--- BEGIN ---

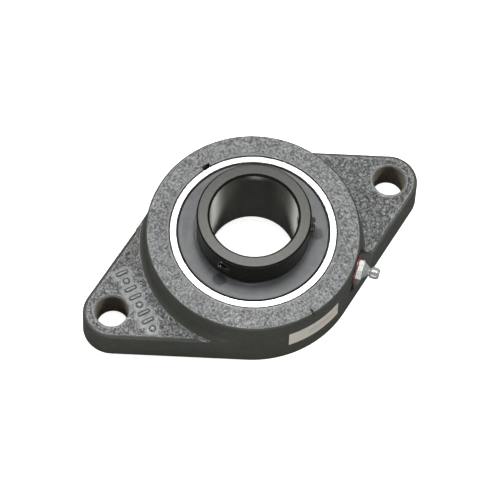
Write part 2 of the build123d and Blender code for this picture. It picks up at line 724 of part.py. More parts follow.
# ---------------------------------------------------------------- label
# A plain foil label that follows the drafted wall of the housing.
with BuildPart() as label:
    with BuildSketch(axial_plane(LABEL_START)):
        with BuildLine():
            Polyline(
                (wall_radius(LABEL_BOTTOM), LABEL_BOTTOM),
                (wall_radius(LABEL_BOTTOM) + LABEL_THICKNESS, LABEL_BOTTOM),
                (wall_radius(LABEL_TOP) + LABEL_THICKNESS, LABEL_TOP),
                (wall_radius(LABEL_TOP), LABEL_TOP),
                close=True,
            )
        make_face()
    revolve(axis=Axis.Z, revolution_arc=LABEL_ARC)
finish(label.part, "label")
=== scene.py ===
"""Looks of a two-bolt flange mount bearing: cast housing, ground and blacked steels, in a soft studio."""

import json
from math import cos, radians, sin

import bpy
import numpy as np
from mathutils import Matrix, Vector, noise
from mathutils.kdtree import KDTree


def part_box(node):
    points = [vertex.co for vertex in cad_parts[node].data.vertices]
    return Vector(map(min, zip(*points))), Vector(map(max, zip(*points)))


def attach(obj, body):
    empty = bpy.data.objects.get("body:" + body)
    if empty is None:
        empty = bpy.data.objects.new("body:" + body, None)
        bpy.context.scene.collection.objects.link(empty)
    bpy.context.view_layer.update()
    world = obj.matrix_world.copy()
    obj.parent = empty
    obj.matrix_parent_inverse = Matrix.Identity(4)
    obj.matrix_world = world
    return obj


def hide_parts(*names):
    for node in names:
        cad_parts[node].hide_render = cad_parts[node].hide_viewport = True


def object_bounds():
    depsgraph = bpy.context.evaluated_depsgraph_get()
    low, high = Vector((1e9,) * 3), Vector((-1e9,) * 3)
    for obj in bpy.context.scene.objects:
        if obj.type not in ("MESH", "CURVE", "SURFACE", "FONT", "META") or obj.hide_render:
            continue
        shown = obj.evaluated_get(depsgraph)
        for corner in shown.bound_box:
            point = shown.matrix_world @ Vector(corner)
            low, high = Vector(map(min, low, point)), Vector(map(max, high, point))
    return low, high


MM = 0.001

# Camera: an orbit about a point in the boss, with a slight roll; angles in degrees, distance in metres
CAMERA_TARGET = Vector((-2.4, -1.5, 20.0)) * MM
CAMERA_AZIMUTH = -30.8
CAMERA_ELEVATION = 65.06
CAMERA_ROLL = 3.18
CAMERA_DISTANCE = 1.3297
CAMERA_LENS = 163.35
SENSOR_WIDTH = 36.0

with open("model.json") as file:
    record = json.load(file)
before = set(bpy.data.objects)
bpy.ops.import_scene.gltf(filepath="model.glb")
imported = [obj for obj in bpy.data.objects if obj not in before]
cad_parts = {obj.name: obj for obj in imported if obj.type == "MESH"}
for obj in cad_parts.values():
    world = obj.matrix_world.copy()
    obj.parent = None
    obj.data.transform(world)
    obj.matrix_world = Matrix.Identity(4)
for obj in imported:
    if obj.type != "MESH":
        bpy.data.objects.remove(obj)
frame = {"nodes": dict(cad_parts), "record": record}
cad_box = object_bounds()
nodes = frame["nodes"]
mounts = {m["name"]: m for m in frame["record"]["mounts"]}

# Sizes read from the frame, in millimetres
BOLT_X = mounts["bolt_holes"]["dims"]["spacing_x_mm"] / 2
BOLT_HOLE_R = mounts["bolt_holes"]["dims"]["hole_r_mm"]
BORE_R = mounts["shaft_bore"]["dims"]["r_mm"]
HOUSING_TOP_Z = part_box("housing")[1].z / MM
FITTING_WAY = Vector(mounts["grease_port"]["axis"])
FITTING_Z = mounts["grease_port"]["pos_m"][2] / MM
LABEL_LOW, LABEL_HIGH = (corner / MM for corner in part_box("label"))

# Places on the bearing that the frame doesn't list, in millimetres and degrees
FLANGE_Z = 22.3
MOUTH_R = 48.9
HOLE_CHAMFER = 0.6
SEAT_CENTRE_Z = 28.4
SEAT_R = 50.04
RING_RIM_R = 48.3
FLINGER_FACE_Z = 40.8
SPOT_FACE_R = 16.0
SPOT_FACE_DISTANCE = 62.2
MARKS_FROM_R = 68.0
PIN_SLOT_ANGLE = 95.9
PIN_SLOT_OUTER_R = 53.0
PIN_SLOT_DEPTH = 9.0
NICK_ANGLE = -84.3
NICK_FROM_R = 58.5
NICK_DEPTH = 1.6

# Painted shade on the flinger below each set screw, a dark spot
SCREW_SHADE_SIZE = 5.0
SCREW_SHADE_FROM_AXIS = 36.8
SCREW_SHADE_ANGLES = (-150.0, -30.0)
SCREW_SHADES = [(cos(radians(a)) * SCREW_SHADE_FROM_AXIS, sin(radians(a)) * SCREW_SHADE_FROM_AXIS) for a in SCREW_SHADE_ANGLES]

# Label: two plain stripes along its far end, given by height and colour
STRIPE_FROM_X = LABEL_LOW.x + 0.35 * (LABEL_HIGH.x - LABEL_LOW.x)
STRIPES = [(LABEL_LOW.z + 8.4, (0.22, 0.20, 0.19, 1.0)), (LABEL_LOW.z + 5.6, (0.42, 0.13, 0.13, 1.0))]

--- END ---

### [YOUR OBJECTIVE]
Reproduce every line of the data verbatim.

### [TASK SOLUTION]
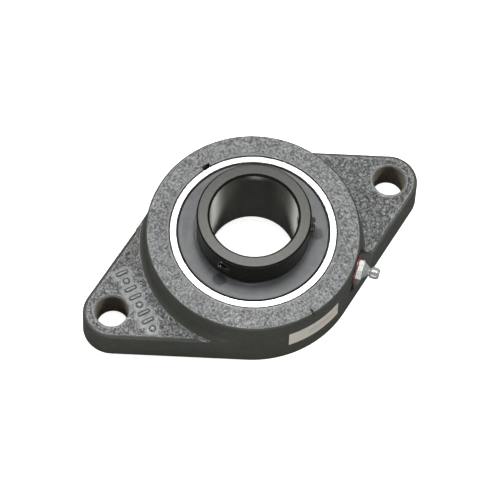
Write part 2 of the build123d and Blender code for this picture. It picks up at line 724 of part.py. More parts follow.
# ---------------------------------------------------------------- label
# A plain foil label that follows the drafted wall of the housing.
with BuildPart() as label:
    with BuildSketch(axial_plane(LABEL_START)):
        with BuildLine():
            Polyline(
                (wall_radius(LABEL_BOTTOM), LABEL_BOTTOM),
                (wall_radius(LABEL_BOTTOM) + LABEL_THICKNESS, LABEL_BOTTOM),
                (wall_radius(LABEL_TOP) + LABEL_THICKNESS, LABEL_TOP),
                (wall_radius(LABEL_TOP), LABEL_TOP),
                close=True,
            )
        make_face()
    revolve(axis=Axis.Z, revolution_arc=LABEL_ARC)
finish(label.part, "label")
=== scene.py ===
"""Looks of a two-bolt flange mount bearing: cast housing, ground and blacked steels, in a soft studio."""

import json
from math import cos, radians, sin

import bpy
import numpy as np
from mathutils import Matrix, Vector, noise
from mathutils.kdtree import KDTree


def part_box(node):
    points = [vertex.co for vertex in cad_parts[node].data.vertices]
    return Vector(map(min, zip(*points))), Vector(map(max, zip(*points)))


def attach(obj, body):
    empty = bpy.data.objects.get("body:" + body)
    if empty is None:
        empty = bpy.data.objects.new("body:" + body, None)
        bpy.context.scene.collection.objects.link(empty)
    bpy.context.view_layer.update()
    world = obj.matrix_world.copy()
    obj.parent = empty
    obj.matrix_parent_inverse = Matrix.Identity(4)
    obj.matrix_world = world
    return obj


def hide_parts(*names):
    for node in names:
        cad_parts[node].hide_render = cad_parts[node].hide_viewport = True


def object_bounds():
    depsgraph = bpy.context.evaluated_depsgraph_get()
    low, high = Vector((1e9,) * 3), Vector((-1e9,) * 3)
    for obj in bpy.context.scene.objects:
        if obj.type not in ("MESH", "CURVE", "SURFACE", "FONT", "META") or obj.hide_render:
            continue
        shown = obj.evaluated_get(depsgraph)
        for corner in shown.bound_box:
            point = shown.matrix_world @ Vector(corner)
            low, high = Vector(map(min, low, point)), Vector(map(max, high, point))
    return low, high


MM = 0.001

# Camera: an orbit about a point in the boss, with a slight roll; angles in degrees, distance in metres
CAMERA_TARGET = Vector((-2.4, -1.5, 20.0)) * MM
CAMERA_AZIMUTH = -30.8
CAMERA_ELEVATION = 65.06
CAMERA_ROLL = 3.18
CAMERA_DISTANCE = 1.3297
CAMERA_LENS = 163.35
SENSOR_WIDTH = 36.0

with open("model.json") as file:
    record = json.load(file)
before = set(bpy.data.objects)
bpy.ops.import_scene.gltf(filepath="model.glb")
imported = [obj for obj in bpy.data.objects if obj not in before]
cad_parts = {obj.name: obj for obj in imported if obj.type == "MESH"}
for obj in cad_parts.values():
    world = obj.matrix_world.copy()
    obj.parent = None
    obj.data.transform(world)
    obj.matrix_world = Matrix.Identity(4)
for obj in imported:
    if obj.type != "MESH":
        bpy.data.objects.remove(obj)
frame = {"nodes": dict(cad_parts), "record": record}
cad_box = object_bounds()
nodes = frame["nodes"]
mounts = {m["name"]: m for m in frame["record"]["mounts"]}

# Sizes read from the frame, in millimetres
BOLT_X = mounts["bolt_holes"]["dims"]["spacing_x_mm"] / 2
BOLT_HOLE_R = mounts["bolt_holes"]["dims"]["hole_r_mm"]
BORE_R = mounts["shaft_bore"]["dims"]["r_mm"]
HOUSING_TOP_Z = part_box("housing")[1].z / MM
FITTING_WAY = Vector(mounts["grease_port"]["axis"])
FITTING_Z = mounts["grease_port"]["pos_m"][2] / MM
LABEL_LOW, LABEL_HIGH = (corner / MM for corner in part_box("label"))

# Places on the bearing that the frame doesn't list, in millimetres and degrees
FLANGE_Z = 22.3
MOUTH_R = 48.9
HOLE_CHAMFER = 0.6
SEAT_CENTRE_Z = 28.4
SEAT_R = 50.04
RING_RIM_R = 48.3
FLINGER_FACE_Z = 40.8
SPOT_FACE_R = 16.0
SPOT_FACE_DISTANCE = 62.2
MARKS_FROM_R = 68.0
PIN_SLOT_ANGLE = 95.9
PIN_SLOT_OUTER_R = 53.0
PIN_SLOT_DEPTH = 9.0
NICK_ANGLE = -84.3
NICK_FROM_R = 58.5
NICK_DEPTH = 1.6

# Painted shade on the flinger below each set screw, a dark spot
SCREW_SHADE_SIZE = 5.0
SCREW_SHADE_FROM_AXIS = 36.8
SCREW_SHADE_ANGLES = (-150.0, -30.0)
SCREW_SHADES = [(cos(radians(a)) * SCREW_SHADE_FROM_AXIS, sin(radians(a)) * SCREW_SHADE_FROM_AXIS) for a in SCREW_SHADE_ANGLES]

# Label: two plain stripes along its far end, given by height and colour
STRIPE_FROM_X = LABEL_LOW.x + 0.35 * (LABEL_HIGH.x - LABEL_LOW.x)
STRIPES = [(LABEL_LOW.z + 8.4, (0.22, 0.20, 0.19, 1.0)), (LABEL_LOW.z + 5.6, (0.42, 0.13, 0.13, 1.0))]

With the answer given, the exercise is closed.